California doesn’t normally get measurable rain in June, so this was a godsend. It meant that not only would the morels continue, but maybe, just maybe, the porcini would finally show.
Sure enough, I got wind that Joe found a few while picking on that rainy Sunday. That meant that the porcini were just late, because clearly they are not so fast that they’d fruit because of a rain that was still happening. Now, maybe, just maybe, it really was on.
That Wednesday I went up to The Spot. I gridded it out, walking back and forth for hours. This is when I saw the gold miner. And this is when I realized that the Golden Road was, indeed, dead. I’d found a dozen nice porcini that day, but none along the Golden Road or anywhere near it. Why? It had burned. Not severely, but severely enough. Porcini don’t like fire.
Only in the few areas spared by fire were there porcini.
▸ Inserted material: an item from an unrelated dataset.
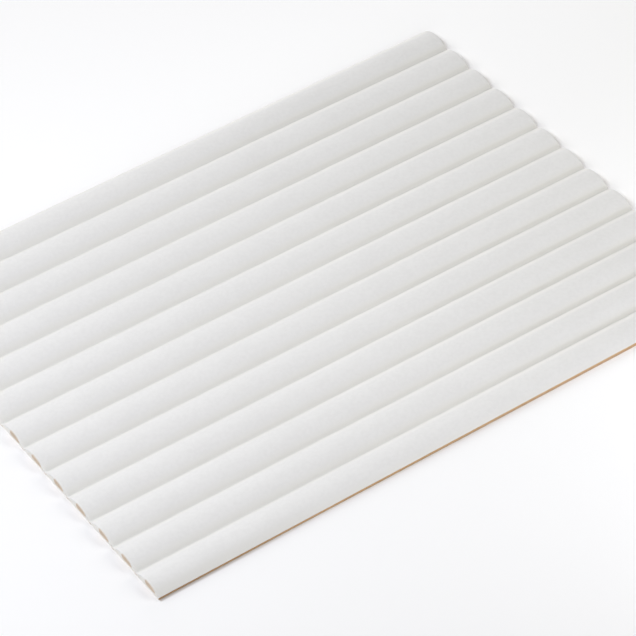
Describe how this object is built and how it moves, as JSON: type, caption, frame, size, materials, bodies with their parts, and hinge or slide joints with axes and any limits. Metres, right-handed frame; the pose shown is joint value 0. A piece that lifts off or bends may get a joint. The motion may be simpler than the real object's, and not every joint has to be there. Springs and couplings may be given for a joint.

Not the bonanza of 2020, but a decent haul once I returned again the following Sunday — another weird, rainy day.
The reason I tell you all this is to show you that you need to trust yourself sometimes.
Everyone reading this is good at something. Everyone has been in a situation where you know a thing should be happening, but isn’t. Be patient. It will happen.
If you are training for a race, doing what you need to do, resting when you need to rest, the fitness will come. Just maybe not at the exact moment you expect. If you are in a tree stand waiting for a buck you’ve patterned to walk by in range, it will happen. No one knows when, but put in the time, and that buck will show himself. And if you are a gold miner, you know you’ll eventually see that shine at the bottom of your pan. The timing just has to be right.
The other point to all this is that we all need to have the flexibility of mind to adjust to new data, new conditions. Golden Road may be dead. My honey hole may be no more, at least for the foreseeable future. And that sucks. But it is what it is. Find new spots, in this case those that have not burned. Put in the time, and the miles, and the homework.
Trust the process. It’ll happen.
Thanks Hank.A week or two away from Porcini in Vermont . The rain is promising.
My daughter has lived in Italy since 1998, and until Covid I'd visit once a year. One year when she lived in Pisa, she prepared for my visit by asking her regular greengrocer to save the best porcini to cook for her mom. (She's a killer cook.) They were huge, flavorful, miraculous. I nearly cried with pleasure and gratitude.